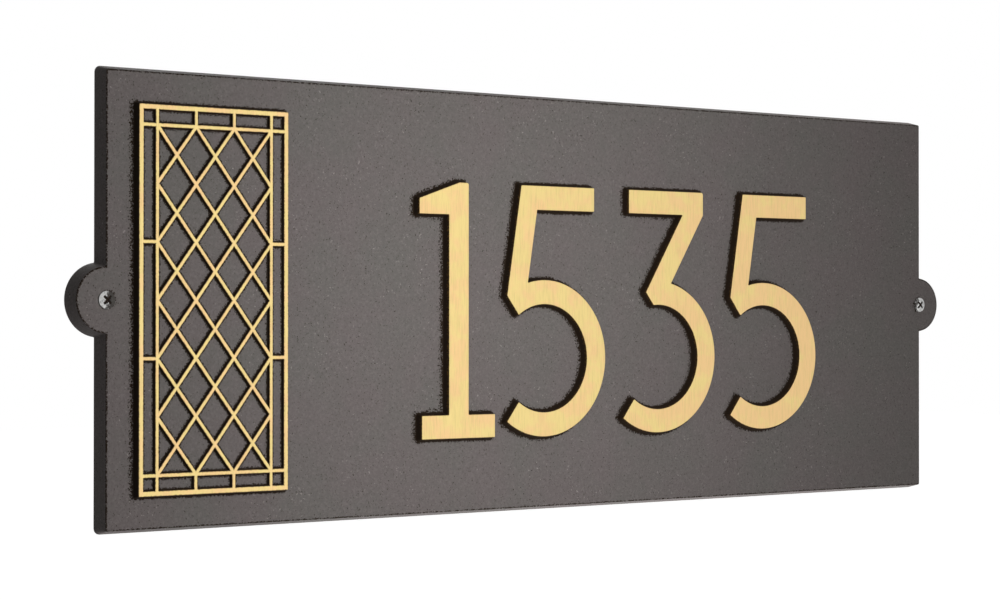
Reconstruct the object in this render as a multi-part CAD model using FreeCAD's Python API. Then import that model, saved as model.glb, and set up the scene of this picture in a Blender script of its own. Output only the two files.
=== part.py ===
import FreeCAD, Part
import math
import os
from collections import namedtuple
from FreeCAD import Vector

# House number plaque: one cast metal plate with the number and a leaded-light panel standing
# proud of its face, held to the wall by two round-headed wood screws through its side ears.
# Millimetres.  X runs to the right along the plaque, Z is up and the front faces -Y.
# The origin is the centre of the flat back, which lies against the wall in the plane Y = 0.

# Plate: widths, heights and radii are those of its back, and its walls lean in towards the front
plate_width = 469.9
plate_height = 188.4
plate_thickness = 7.5
plate_corner_radius = 2.6
plate_draft_run = 1.85
front_edge_bevel = 0.4
ear_radius = 15.15
screw_spacing = 466.0

# Wall screws
shank_diameter = 3.5
shank_length = 8.0
shank_clearance = 0.35
thread_diameter = 3.1
screw_length = 32.0
screw_point_length = 5.0
head_diameter = 7.3
head_height = 2.4
head_rim_height = 0.9
recess_span = 3.8
recess_depth = 1.5
recess_slot_width = 1.0
recess_floor_share = 0.45
recess_turn = 45.0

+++

• **Exercise**
Write out the material exactly as given.

• **The answer**
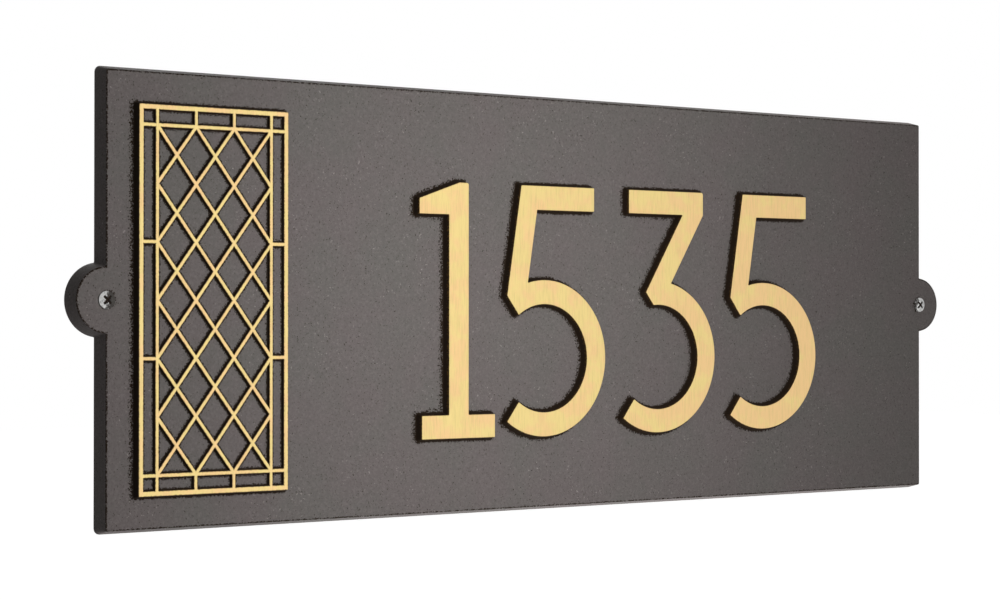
Reconstruct the object in this render as a multi-part CAD model using FreeCAD's Python API. Then import that model, saved as model.glb, and set up the scene of this picture in a Blender script of its own. Output only the two files.
=== part.py ===
import FreeCAD, Part
import math
import os
from collections import namedtuple
from FreeCAD import Vector

# House number plaque: one cast metal plate with the number and a leaded-light panel standing
# proud of its face, held to the wall by two round-headed wood screws through its side ears.
# Millimetres.  X runs to the right along the plaque, Z is up and the front faces -Y.
# The origin is the centre of the flat back, which lies against the wall in the plane Y = 0.

# Plate: widths, heights and radii are those of its back, and its walls lean in towards the front
plate_width = 469.9
plate_height = 188.4
plate_thickness = 7.5
plate_corner_radius = 2.6
plate_draft_run = 1.85
front_edge_bevel = 0.4
ear_radius = 15.15
screw_spacing = 466.0

# Wall screws
shank_diameter = 3.5
shank_length = 8.0
shank_clearance = 0.35
thread_diameter = 3.1
screw_length = 32.0
screw_point_length = 5.0
head_diameter = 7.3
head_height = 2.4
head_rim_height = 0.9
recess_span = 3.8
recess_depth = 1.5
recess_slot_width = 1.0
recess_floor_share = 0.45
recess_turn = 45.0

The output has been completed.